OBJECTIVE => Using the data below, gather each line that includes the word "from".

>> begin MATERIAL

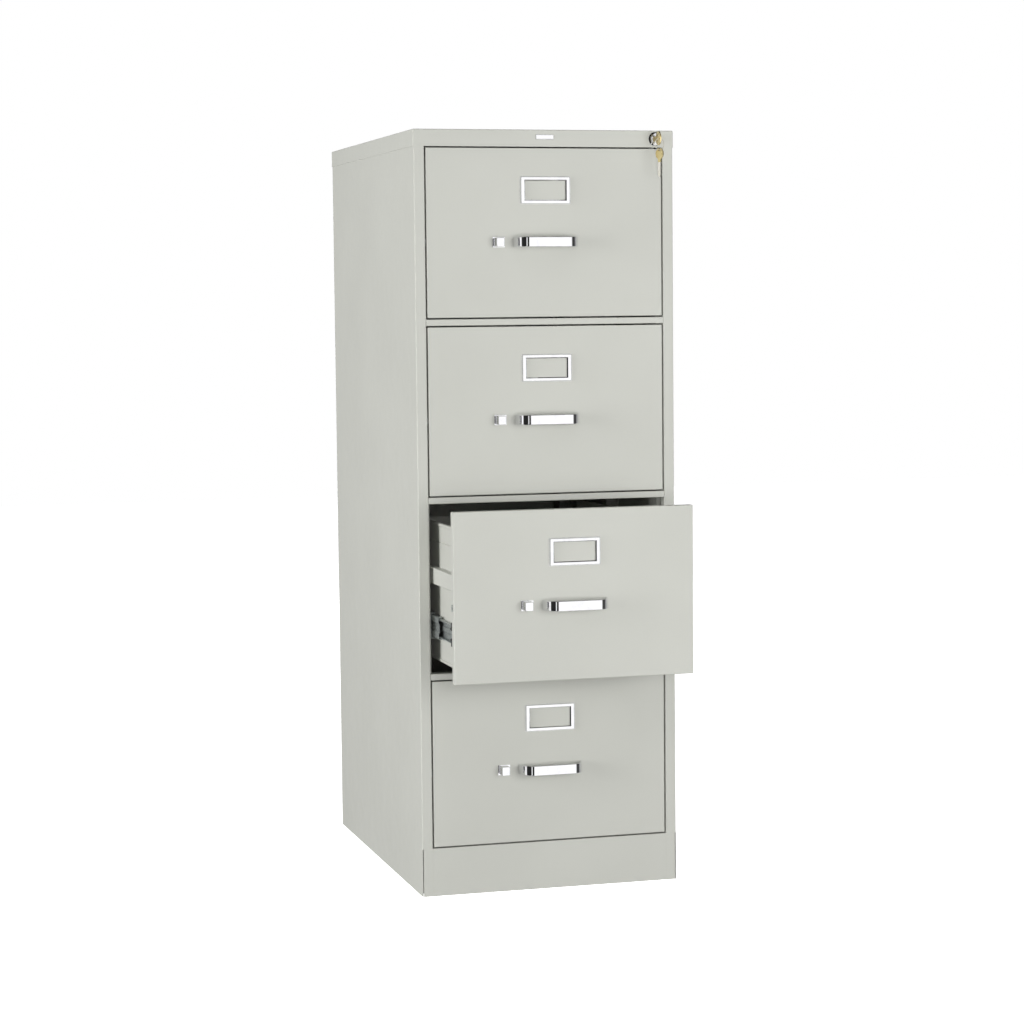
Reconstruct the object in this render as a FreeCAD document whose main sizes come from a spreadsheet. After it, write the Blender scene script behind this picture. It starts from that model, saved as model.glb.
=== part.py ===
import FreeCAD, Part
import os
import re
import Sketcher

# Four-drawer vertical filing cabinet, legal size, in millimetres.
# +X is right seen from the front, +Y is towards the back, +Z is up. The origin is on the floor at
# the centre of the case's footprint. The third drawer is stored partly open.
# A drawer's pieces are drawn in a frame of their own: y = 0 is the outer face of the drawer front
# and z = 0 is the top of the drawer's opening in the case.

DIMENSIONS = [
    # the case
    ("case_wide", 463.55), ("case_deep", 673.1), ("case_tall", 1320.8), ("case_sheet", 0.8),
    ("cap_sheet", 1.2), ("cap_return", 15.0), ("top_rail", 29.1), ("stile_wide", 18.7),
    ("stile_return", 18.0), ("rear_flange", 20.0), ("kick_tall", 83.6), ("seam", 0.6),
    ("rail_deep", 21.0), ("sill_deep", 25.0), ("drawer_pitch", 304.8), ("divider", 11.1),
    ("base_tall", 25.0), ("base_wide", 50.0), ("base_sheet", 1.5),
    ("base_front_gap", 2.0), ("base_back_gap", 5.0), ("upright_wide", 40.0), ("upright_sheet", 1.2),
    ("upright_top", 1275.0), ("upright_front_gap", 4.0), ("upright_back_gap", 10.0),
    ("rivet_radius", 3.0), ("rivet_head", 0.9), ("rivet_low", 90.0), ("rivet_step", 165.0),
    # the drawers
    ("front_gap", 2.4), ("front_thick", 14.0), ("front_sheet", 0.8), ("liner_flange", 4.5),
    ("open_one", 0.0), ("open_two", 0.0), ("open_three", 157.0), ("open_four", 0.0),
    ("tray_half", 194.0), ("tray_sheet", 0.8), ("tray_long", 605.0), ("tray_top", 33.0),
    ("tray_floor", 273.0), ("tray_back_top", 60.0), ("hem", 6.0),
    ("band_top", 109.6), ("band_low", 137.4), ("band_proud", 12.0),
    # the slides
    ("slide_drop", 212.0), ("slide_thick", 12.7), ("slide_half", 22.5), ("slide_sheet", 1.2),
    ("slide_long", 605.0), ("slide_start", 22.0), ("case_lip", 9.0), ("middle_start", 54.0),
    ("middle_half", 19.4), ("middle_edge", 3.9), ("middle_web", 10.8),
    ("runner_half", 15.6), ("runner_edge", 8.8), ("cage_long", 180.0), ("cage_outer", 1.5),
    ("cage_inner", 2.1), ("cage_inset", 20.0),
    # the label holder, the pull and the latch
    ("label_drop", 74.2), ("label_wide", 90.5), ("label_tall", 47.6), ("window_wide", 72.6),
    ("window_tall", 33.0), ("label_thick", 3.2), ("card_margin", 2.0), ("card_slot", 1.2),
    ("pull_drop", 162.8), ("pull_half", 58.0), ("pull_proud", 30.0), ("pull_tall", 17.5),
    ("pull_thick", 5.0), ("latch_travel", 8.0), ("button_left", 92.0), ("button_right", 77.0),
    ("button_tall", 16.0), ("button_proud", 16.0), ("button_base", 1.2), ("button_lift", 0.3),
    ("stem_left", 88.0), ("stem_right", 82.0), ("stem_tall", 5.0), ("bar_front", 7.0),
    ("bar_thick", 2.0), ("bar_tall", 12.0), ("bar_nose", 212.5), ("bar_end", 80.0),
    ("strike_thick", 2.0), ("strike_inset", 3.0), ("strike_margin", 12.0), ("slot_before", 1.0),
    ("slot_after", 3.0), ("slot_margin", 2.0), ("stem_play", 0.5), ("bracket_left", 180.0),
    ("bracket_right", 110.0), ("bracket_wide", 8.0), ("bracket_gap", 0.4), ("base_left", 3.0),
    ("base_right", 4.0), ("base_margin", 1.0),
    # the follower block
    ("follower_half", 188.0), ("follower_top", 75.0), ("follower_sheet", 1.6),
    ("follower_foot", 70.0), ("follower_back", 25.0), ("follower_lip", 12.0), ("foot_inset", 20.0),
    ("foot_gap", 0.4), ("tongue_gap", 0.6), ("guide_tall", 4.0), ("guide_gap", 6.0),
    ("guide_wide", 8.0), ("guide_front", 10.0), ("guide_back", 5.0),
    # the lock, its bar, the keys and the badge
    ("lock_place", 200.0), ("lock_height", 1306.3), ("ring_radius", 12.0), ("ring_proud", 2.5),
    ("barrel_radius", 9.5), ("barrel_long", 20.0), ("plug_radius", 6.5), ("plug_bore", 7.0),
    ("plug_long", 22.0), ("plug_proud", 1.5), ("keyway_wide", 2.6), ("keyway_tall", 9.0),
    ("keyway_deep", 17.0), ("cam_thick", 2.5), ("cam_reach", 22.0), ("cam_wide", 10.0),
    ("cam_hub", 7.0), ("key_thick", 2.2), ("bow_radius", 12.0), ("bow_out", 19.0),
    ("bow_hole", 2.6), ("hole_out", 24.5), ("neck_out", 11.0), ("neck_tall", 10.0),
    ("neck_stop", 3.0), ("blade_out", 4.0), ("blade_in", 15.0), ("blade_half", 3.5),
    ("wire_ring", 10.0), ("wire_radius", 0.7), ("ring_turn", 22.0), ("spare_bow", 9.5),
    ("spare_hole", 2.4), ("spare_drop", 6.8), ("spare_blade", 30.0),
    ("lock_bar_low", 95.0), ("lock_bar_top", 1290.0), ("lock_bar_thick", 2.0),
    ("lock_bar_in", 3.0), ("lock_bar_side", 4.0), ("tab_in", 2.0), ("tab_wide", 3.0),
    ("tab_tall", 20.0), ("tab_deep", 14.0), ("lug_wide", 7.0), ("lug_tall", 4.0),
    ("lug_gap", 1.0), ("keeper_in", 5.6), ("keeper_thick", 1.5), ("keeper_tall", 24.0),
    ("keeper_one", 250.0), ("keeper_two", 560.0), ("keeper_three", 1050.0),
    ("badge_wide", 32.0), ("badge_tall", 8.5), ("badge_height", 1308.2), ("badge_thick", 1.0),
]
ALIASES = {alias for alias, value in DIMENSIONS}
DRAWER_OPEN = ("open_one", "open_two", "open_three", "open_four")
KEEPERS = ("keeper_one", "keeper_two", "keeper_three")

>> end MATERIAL

THE RESULT =>
Reconstruct the object in this render as a FreeCAD document whose main sizes come from a spreadsheet. After it, write the Blender scene script behind this picture. It starts from that model, saved as model.glb.
# +X is right seen from the front, +Y is towards the back, +Z is up. The origin is on the floor at